In general, a language has been characterized to have two subsystems, designated as the lexical and grammatical, carrying out different, complementary, and indispensable functions respectively. Subsystems of the language specify different portions of a cognitive representation which impose the certain psychological constraint on language processing. While the lexical elements together contribute the majority of the content of a sentence, grammatical elements determine the majority of the structure of the cognitive representation. Together, lexical elements do incorporate some of the same structural indications that grammatical elements express, but when the two are in association or in conflict within a sentence, it is generally always the grammatical elements specifications of structure that are determinative. The grammatical specifications in a sentence provide a conceptual framework, a skeletal structure or scaffolding, for the conceptual material that is lexically specified, whereas in mental lexicon of a language is characterized by the lexical creativity. The processing of the structural units of syntax of a language, on the other hand, as constrained by its size and its quality, is another important parameter that emerges from this perspective of language and cognition (Gupta 2002).
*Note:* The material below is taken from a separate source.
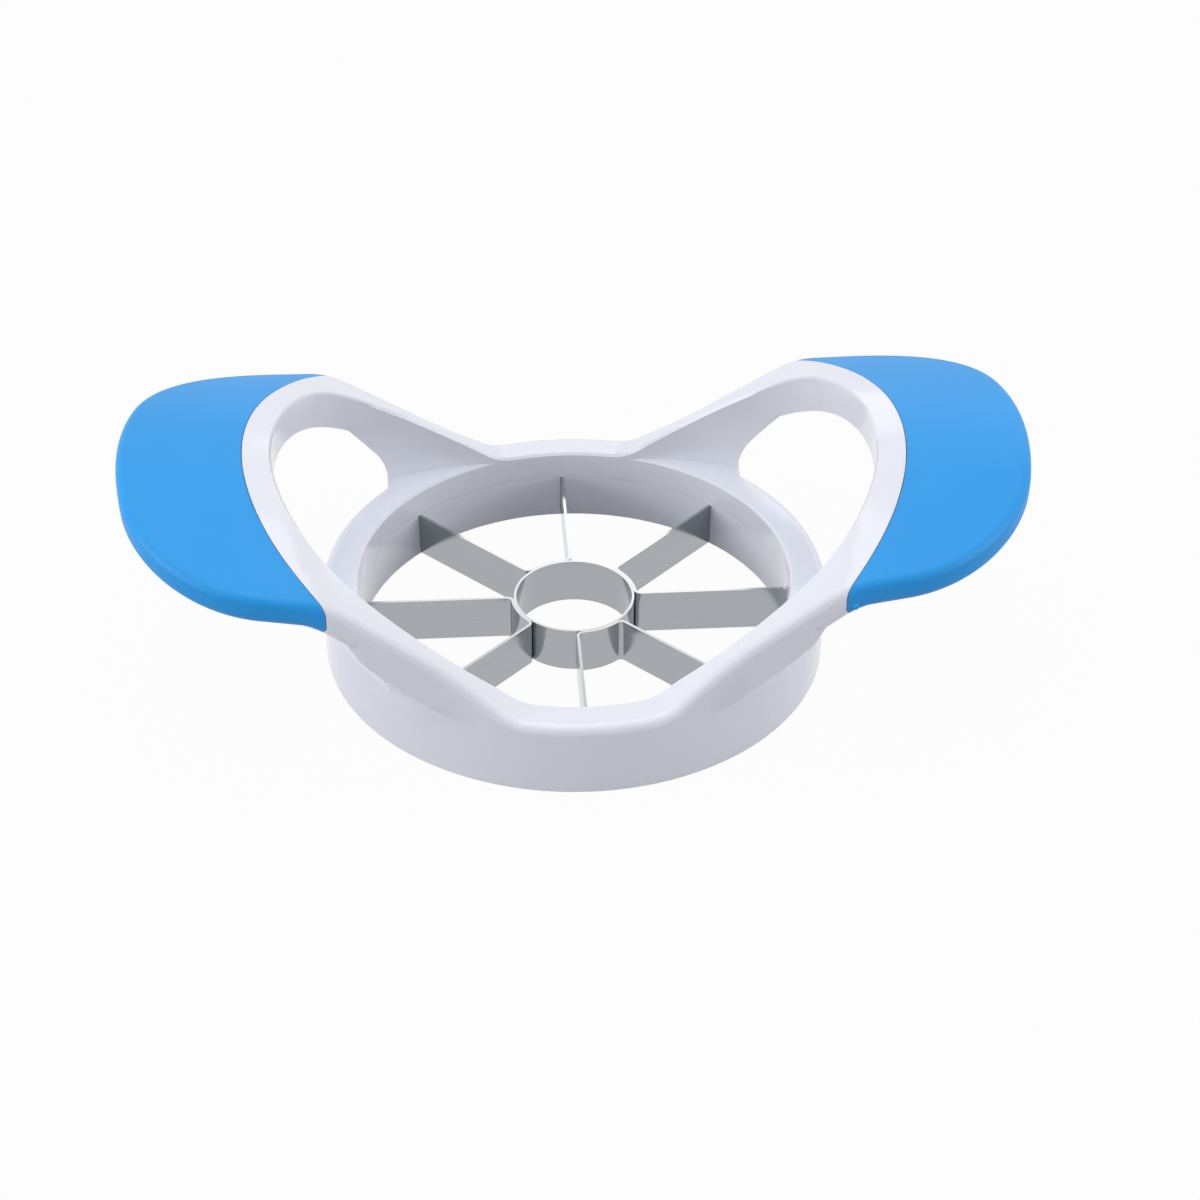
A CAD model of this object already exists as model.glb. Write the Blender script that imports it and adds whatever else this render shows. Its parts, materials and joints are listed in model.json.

In sum, a full-fledged human language must be reasonably regular in its grammatical forms, must be able to be learned by children owing to the feature of learnability, and must be spoken and understood by adults easily and effectively (Clark, H & Malt 1984). Recent studies at the lexical and grammatical levels do provide some evidences for the weak version of Whorf’s hypothesis and suggest that linguistic structure shows influences on various cognitive operations.